Operating under difficult conditions, the Lebanese law enforcement community faced some challenges in investigating crimes, due in part to the lack of specific expertise. Limited progress had been achieved in that regard, particularly in the area of crime scene investigations and cooperation between law enforcement agencies. Increased international support would be needed to remedy those shortcomings. Few results could have been achieved without productive cooperation between the Commission and the Lebanese authorities, which included almost daily meetings with the Prosecutor and his staff, as well as meetings with the investigating judges in each of the targeted attacks.
Based on the understanding reached with the Syrian authorities in January 2006, cooperation had improved considerably, he added. The Commission had been able to interview a number of Syrian officials, including at the highest echelon of the State, access archives and successfully conduct numerous missions to Syria. That cooperation remained essential to the successful completion of the Commission’s mandate. Also of paramount importance was cooperation with other States. The Commission continued to rely on all States to provide information, make individuals available for interviews and provide technical support, as requested.
As for when the investigation would be completed, he said that an investigation was never an exact science. The completion of the investigation would depend on the final results of several ongoing projects and on cooperation of all States. Equally important would be the Commission’s capacity -- and in the next phase, the ability of the Office of the Prosecutor -- to encourage additional witnesses to come forward.
Following the briefing, Council President Marcello Spatafora ( Italy) warmly thanked Commissioner Brammertz for his outstanding performance in addressing a “difficult and challenging mandate” in a “delicate” political environment. With the Commissioner moving to the International Criminal Tribunal for the Former Yugoslavia, where he would soon become Prosecutor, he said that the Commission’s loss would be the gain of the Tribunal. The President also warmly welcomed the new Commissioner, Daniel Bellemare, who would also serve as the Prosecutor of the Special Tribunal.

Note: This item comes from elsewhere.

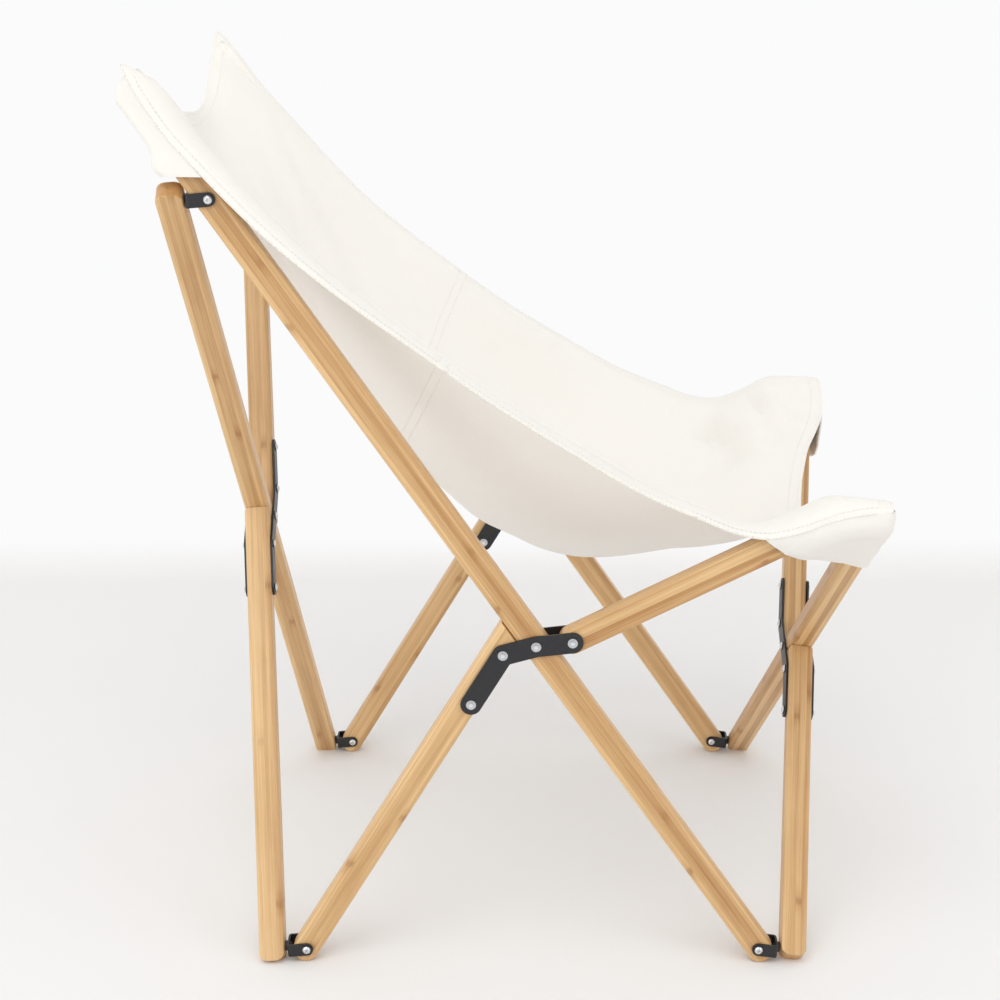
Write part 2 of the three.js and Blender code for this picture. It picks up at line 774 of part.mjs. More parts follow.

The representative of Lebanon congratulated Mr. Brammertz, the “honest” Commissioner for his “studious” work. Mr. Brammertz and his team had managed to narrow the scope of the investigation concerning the circumstances surrounding the assassination of Mr. Hariri. The Commission had provided a more specific clarification of the motives of the assassination. Numerous findings had proved the hypothesis of a practical and operational link between the perpetrators of the crime and those of other acts. Above all, the Commission had found that teams of perpetrators were still free to move and that they had broad operational capacities.
The ninth report of the Investigation Commission is contained in document S/2007/684.
The meeting started at 3:10 p.m. and was adjourned at 3:40 p.m.